**PROBLEM STATEMENT:** Each line from the one containing "Turn this picture" through the one containing "and along it" is to be retyped exactly, both end lines included, and all other lines left out.

**DATA SHOWN:**
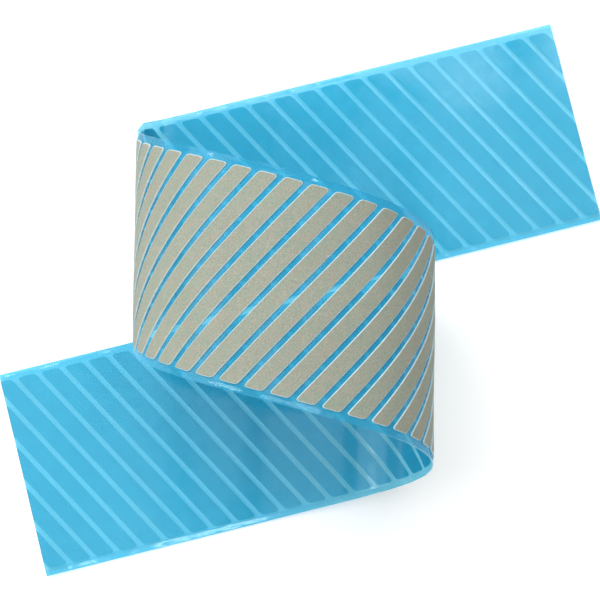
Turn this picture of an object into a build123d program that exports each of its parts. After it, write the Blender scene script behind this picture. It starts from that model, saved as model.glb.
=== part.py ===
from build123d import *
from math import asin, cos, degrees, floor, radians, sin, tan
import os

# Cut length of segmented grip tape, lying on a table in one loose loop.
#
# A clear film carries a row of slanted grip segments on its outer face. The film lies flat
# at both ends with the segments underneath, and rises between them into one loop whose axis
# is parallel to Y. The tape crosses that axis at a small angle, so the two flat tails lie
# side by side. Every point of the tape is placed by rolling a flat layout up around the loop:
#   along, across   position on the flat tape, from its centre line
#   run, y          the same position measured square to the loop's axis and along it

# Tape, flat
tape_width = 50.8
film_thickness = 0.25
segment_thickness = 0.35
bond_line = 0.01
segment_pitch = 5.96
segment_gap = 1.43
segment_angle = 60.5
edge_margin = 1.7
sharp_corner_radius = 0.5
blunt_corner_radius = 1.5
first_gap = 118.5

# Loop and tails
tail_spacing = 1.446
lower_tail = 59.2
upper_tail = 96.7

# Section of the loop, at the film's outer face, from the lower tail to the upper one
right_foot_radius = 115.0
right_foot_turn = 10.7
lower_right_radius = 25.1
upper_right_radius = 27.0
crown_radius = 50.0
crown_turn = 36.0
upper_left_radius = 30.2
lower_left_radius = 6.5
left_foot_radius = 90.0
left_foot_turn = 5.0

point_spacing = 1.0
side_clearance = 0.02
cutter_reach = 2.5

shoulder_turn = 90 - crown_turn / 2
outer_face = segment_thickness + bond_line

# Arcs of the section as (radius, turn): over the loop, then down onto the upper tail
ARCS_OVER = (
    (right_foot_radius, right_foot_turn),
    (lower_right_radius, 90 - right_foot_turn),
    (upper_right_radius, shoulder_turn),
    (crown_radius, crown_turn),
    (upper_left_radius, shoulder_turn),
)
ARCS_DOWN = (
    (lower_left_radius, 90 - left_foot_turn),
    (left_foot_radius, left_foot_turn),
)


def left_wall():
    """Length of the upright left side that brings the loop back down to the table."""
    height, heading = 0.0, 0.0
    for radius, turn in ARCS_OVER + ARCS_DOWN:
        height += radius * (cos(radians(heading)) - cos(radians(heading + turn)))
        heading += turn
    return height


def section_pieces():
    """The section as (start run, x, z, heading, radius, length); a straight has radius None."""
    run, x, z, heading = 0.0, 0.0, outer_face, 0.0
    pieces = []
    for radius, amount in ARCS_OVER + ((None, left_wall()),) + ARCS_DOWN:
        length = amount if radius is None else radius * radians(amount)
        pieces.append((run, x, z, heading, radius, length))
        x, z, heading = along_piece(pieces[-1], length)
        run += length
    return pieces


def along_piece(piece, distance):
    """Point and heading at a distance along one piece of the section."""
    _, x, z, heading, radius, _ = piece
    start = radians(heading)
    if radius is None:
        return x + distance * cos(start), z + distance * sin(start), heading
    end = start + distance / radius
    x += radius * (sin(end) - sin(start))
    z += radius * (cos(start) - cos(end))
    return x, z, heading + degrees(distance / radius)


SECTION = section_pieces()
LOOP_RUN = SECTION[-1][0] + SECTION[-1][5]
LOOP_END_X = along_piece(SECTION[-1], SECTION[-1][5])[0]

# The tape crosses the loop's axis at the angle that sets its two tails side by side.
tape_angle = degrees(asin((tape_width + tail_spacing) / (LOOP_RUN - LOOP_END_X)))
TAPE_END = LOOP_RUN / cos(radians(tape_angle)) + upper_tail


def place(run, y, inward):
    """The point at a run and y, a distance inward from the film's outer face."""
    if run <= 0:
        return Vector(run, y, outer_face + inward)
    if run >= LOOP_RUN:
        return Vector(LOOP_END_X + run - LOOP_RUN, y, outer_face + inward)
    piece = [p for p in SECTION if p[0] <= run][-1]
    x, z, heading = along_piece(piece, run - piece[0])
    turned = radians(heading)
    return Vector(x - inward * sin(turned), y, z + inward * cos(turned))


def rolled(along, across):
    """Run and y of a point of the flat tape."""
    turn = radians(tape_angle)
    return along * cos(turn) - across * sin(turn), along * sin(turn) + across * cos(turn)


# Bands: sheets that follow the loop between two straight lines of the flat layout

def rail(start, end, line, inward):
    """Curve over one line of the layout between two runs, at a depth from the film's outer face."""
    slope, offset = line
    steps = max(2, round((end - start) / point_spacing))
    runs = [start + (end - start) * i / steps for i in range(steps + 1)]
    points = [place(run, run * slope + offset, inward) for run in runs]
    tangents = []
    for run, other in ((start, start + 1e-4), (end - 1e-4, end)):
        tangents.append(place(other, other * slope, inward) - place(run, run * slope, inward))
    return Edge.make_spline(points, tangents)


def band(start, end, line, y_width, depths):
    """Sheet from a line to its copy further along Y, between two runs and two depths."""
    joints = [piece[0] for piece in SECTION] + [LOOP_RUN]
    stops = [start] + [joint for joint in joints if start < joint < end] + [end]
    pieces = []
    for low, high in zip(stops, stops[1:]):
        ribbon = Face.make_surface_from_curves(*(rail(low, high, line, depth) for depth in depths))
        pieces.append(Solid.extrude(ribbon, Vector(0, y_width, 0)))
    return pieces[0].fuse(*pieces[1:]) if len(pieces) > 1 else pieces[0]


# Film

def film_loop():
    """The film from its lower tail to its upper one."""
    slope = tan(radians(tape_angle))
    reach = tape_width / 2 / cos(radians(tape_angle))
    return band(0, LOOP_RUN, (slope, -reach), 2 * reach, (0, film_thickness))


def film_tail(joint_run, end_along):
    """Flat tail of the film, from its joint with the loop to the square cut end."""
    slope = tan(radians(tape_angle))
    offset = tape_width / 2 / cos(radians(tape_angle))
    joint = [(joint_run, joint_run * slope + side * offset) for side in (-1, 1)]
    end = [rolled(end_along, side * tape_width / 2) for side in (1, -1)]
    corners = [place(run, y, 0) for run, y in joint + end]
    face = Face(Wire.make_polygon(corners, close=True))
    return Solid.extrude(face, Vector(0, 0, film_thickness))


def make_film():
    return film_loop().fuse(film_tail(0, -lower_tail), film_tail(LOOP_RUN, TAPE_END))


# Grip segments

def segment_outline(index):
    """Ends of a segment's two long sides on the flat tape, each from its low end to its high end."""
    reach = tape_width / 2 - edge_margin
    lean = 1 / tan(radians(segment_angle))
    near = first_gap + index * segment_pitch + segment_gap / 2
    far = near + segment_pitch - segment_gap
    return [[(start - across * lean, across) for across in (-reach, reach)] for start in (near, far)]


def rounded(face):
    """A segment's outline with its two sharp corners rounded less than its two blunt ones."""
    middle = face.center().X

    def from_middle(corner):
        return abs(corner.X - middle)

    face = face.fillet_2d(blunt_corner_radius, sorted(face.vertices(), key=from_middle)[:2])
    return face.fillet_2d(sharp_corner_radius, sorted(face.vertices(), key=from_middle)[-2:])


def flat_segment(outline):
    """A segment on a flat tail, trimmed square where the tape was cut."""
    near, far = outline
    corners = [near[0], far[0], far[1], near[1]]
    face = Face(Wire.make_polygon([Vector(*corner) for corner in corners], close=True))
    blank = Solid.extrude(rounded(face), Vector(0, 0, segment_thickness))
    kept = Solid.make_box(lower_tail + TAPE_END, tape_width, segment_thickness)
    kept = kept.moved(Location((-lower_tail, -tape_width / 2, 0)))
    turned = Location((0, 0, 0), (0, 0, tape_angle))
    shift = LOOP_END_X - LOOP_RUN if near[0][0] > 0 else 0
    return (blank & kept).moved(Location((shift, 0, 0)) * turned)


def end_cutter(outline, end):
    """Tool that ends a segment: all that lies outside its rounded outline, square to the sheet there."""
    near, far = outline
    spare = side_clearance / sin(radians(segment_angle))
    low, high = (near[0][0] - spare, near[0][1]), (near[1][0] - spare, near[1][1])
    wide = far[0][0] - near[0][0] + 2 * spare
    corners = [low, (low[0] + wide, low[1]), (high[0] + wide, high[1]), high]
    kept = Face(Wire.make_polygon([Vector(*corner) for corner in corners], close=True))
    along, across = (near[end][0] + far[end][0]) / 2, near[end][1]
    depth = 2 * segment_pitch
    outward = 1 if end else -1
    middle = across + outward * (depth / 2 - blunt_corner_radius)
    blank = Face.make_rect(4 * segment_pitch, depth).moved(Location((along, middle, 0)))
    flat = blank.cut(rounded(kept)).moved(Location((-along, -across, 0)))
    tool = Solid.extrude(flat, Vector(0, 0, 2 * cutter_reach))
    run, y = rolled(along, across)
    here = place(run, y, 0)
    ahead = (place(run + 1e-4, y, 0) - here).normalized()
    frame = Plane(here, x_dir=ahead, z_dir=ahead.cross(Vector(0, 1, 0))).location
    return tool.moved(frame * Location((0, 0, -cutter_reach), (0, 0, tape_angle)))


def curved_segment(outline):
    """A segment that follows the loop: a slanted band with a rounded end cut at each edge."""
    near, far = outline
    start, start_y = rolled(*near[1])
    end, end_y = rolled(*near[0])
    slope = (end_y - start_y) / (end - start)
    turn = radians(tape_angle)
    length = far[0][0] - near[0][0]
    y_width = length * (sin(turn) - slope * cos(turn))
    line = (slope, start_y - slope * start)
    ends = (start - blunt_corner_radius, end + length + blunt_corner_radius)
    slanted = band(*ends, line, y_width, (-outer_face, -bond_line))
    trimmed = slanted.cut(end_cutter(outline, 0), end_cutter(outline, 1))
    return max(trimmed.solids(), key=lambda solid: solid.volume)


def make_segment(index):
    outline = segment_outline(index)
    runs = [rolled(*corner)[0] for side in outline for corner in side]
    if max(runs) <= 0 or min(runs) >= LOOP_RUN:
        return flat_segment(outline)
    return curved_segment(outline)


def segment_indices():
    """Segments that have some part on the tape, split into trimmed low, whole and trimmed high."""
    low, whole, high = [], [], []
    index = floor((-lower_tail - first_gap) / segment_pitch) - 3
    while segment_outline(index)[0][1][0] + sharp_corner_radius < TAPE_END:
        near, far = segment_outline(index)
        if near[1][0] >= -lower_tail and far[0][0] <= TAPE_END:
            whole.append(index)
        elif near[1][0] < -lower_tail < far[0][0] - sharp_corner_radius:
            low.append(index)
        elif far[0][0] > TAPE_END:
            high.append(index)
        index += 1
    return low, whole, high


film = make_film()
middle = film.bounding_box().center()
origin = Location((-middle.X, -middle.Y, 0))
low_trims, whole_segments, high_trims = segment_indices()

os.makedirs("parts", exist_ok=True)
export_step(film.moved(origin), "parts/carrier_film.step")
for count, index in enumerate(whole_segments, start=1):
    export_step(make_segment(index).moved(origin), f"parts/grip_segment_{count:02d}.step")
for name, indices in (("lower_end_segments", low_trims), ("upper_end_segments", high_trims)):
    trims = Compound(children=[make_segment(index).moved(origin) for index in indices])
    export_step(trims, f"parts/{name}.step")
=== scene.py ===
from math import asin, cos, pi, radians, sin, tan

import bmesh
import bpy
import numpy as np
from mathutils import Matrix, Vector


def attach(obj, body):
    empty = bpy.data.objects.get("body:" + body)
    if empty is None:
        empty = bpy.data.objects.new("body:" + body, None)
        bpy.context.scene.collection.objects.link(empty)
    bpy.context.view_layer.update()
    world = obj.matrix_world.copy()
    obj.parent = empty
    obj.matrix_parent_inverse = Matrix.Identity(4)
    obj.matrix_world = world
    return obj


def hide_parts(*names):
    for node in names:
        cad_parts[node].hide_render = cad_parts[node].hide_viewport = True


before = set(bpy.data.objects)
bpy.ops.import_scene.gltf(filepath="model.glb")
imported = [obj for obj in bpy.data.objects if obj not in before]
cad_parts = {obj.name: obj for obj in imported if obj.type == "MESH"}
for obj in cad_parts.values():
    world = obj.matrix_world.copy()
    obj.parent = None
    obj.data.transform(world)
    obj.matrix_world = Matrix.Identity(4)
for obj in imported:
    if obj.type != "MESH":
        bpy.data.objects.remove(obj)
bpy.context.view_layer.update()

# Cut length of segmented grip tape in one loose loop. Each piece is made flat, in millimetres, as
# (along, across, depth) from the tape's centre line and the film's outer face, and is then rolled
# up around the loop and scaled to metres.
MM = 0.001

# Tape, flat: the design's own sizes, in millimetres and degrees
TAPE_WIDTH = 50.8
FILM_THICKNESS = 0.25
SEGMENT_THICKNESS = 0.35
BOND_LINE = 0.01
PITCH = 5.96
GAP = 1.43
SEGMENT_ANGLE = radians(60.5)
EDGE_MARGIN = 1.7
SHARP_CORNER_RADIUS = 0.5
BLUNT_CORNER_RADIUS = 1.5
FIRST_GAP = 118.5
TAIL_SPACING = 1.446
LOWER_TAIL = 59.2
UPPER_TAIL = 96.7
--
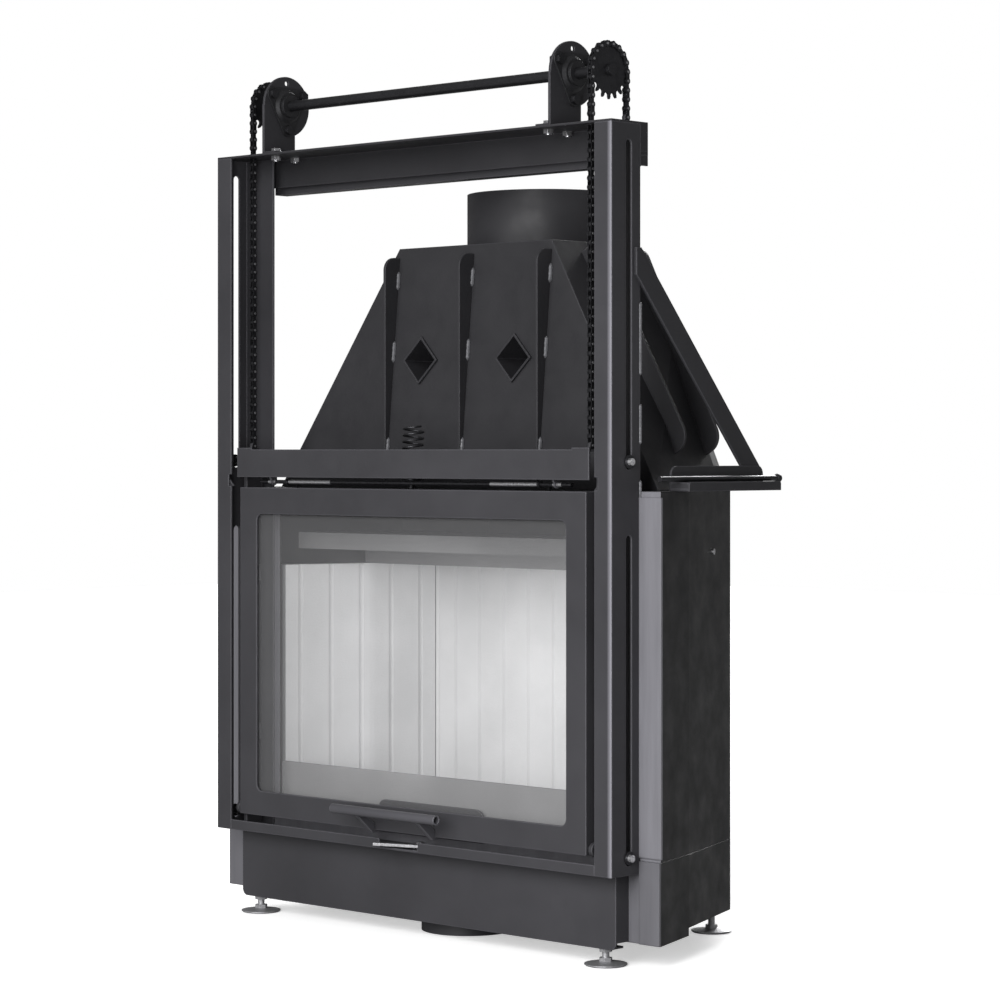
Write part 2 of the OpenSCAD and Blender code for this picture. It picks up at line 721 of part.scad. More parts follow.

**THE SOLUTION:**
Turn this picture of an object into a build123d program that exports each of its parts. After it, write the Blender scene script behind this picture. It starts from that model, saved as model.glb.
=== part.py ===
from build123d import *
from math import asin, cos, degrees, floor, radians, sin, tan
import os

# Cut length of segmented grip tape, lying on a table in one loose loop.
#
# A clear film carries a row of slanted grip segments on its outer face. The film lies flat
# at both ends with the segments underneath, and rises between them into one loop whose axis
# is parallel to Y. The tape crosses that axis at a small angle, so the two flat tails lie
# side by side. Every point of the tape is placed by rolling a flat layout up around the loop:
#   along, across   position on the flat tape, from its centre line
#   run, y          the same position measured square to the loop's axis and along it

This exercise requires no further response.